The idea is not just simple brute force trial and error, but really mixing different versions, mutating them randomly and so on. The results are a lot better than with just designing. And something humans would have never thought about.

And about a computer and a programmer, nature doesn't need them because it's itself both the program and the computer: what spreads, spreads and what declines, declines and that's it.
 
The idea is not just simple brute force trial and error, but really mixing different versions, mutating them randomly and so on. The results are a lot better than with just designing. And something humans would have never thought about.
You can change the wording all you want but in the end it's nothing but "trial and error".
And about a computer and a programmer, nature doesn't need them because it's itself both the program and the computer: what spreads, spreads and what declines, declines and that's it.
This is a statement of faith. There is no evidence that Mother Nature and Father Time created life nor all the novelties of life . Now if this is your faith then stated it as faith.

Another thing evolution doesn't deal with years but with generations. Thus bacteria benefits from "trial and error" a lot more than let's say mammals yet with the thousands of generation bacteria studied "trial and error" hasn't produce anything impressive yet.

Also noted that a "trial and error" computer program itself never changes or mutates only the variables within the program.
 
Another thing evolution doesn't deal with years but with generations. Thus bacteria benefits from "trial and error" a lot more than let's say mammals yet with the thousands of generation bacteria studied "trial and error" hasn't produce anything impressive yet.
I doubt that the point of evolution is to create 'impressive' species. It's about surviving, and if a species manages to survive for ages while keeping it relatively simple compared to others, then there's no reason to change that form the evolutionary POV.
 
You can change the wording all you want but in the end it's nothing but "trial and error".
You can make unfounded assertions all you want but in the end there's also heredity and selection.
 
Truronian mentioned human ancestors being less complex meaning less evolved. Truronian was wrong and Smidlee has been using "less evolved" in his arguments. There is no such thing as less evolved. Organisms are adapted for their environments.

EDIT: He said it here:
http://forums.civfanatics.com/showpost.php?p=6730664&postcount=147

EDIT: This is what results from Truronian's mistake:
Smidlee said:
Another thing evolution doesn't deal with years but with generations.
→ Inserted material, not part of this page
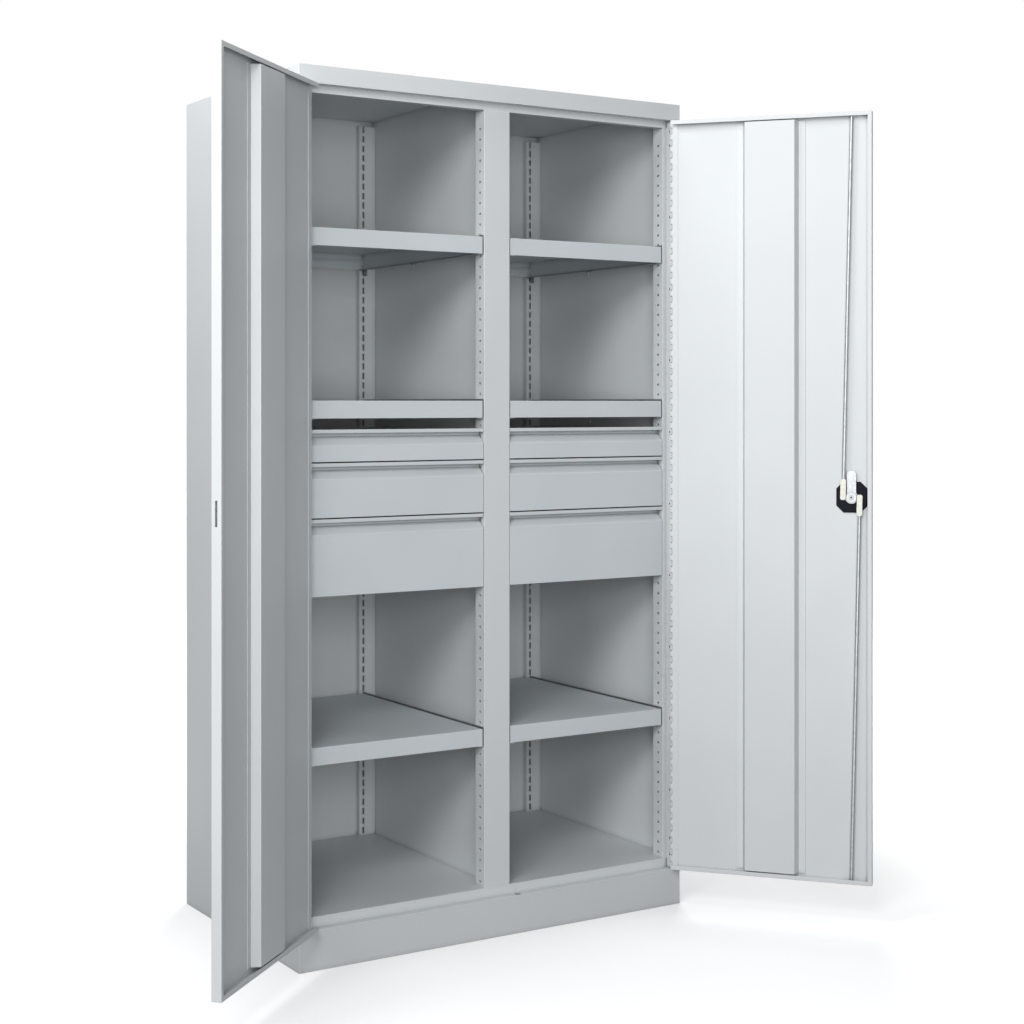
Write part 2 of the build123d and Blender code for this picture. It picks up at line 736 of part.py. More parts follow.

Thus bacteria benefits from "trial and error" a lot more than let's say mammals yet with the thousands of generation bacteria studied "trial and error" hasn't produce anything impressive yet.
Evolution isn't trying to reach a goal. And bacteria are adapted for their environment. And species of bacteria evolved over time to bring us such joys as prokaryotes, plants, yogurt, and leprosy. :)
 
Aha. Truronian said it was true if you had no imagination.
He was responding to the fact that Smidlee said "if you use your imagination", and Truronian wanted Smidlee to NOT use his imagination.

The whole argument got pretty messed up I think.

EDIT: The difference between Lucy and modern humans is not one of "less evolved", but rather that they're simply different species. The illusion of one being "less evolved" than the other is very easy to be deceived by, since Lucy is chronologically before humans, and if one creates an evolutionary diagram, it's extremely easy to think one is "less evolved" than the other. The fact of the matter is that the two species are simply DIFFERENT and are (were in the case of Lucy) adapted for their environments.
 
MRSA is pretty impressive if you're one of the thousands of peple who've been killed by it in recent years.